Written request: Using the data below, determine the number of lines that include the string "part". Write only that number.

Input records:
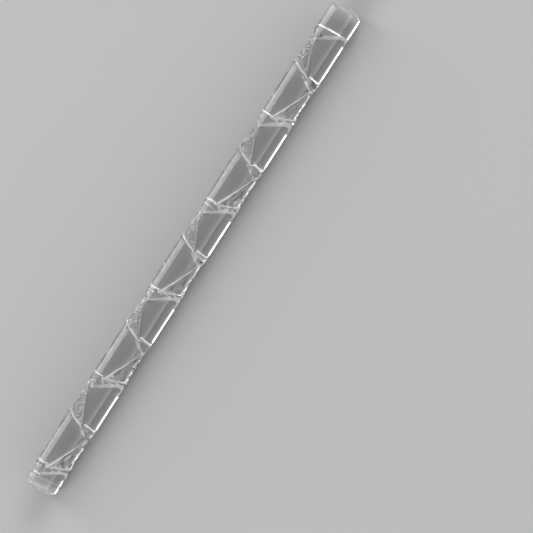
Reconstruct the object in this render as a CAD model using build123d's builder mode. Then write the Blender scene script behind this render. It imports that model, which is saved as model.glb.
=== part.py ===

...

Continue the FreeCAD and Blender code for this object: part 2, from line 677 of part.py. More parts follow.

==

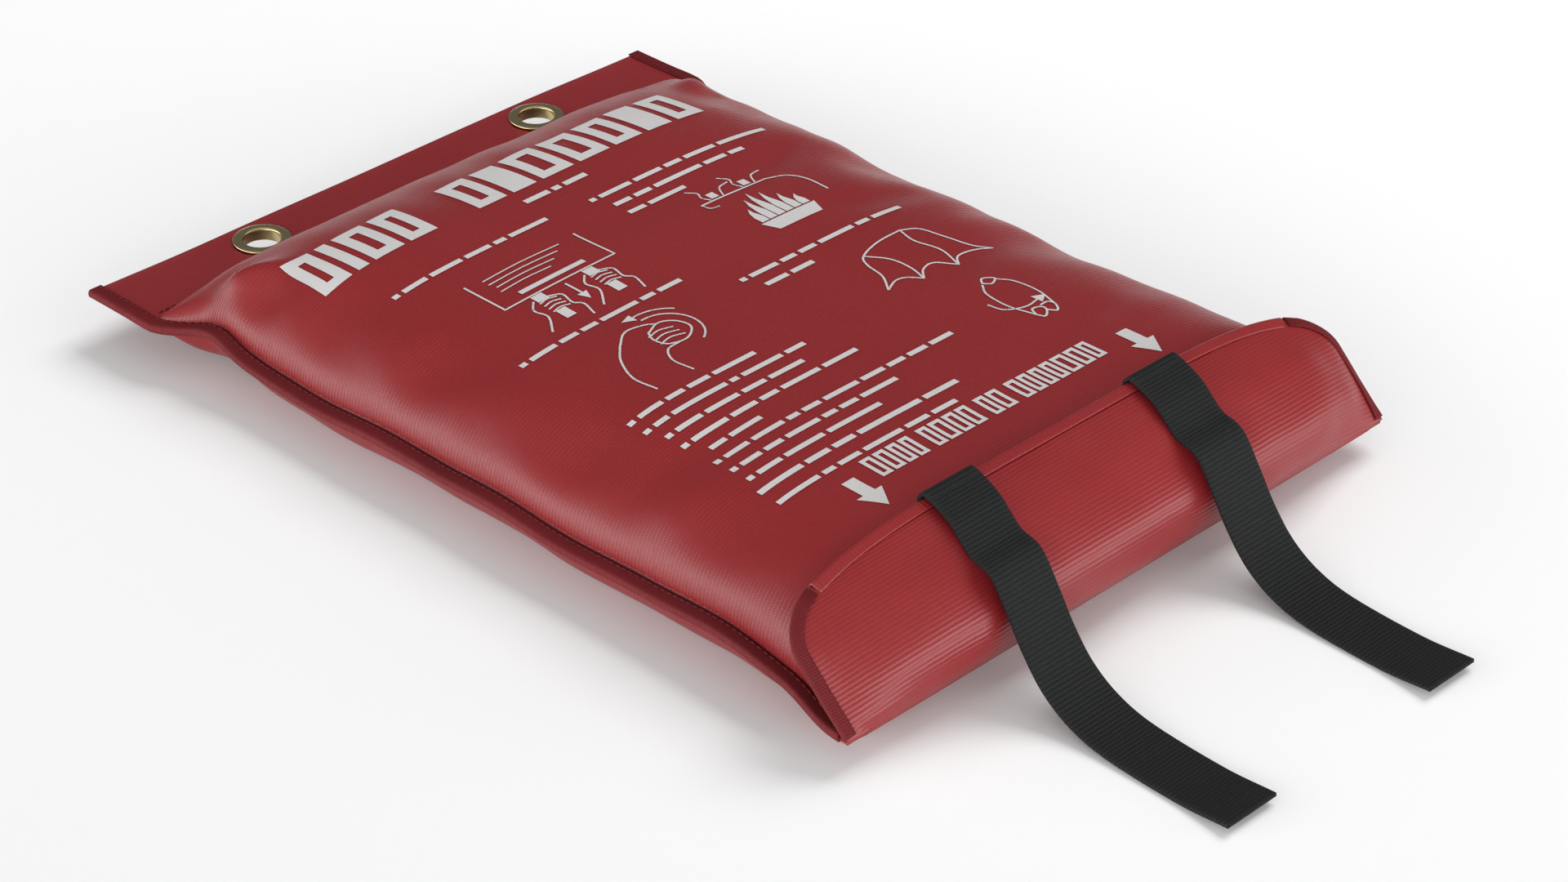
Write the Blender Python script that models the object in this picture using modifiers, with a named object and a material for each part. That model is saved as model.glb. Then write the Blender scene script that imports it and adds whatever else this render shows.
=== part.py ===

Task solution: 4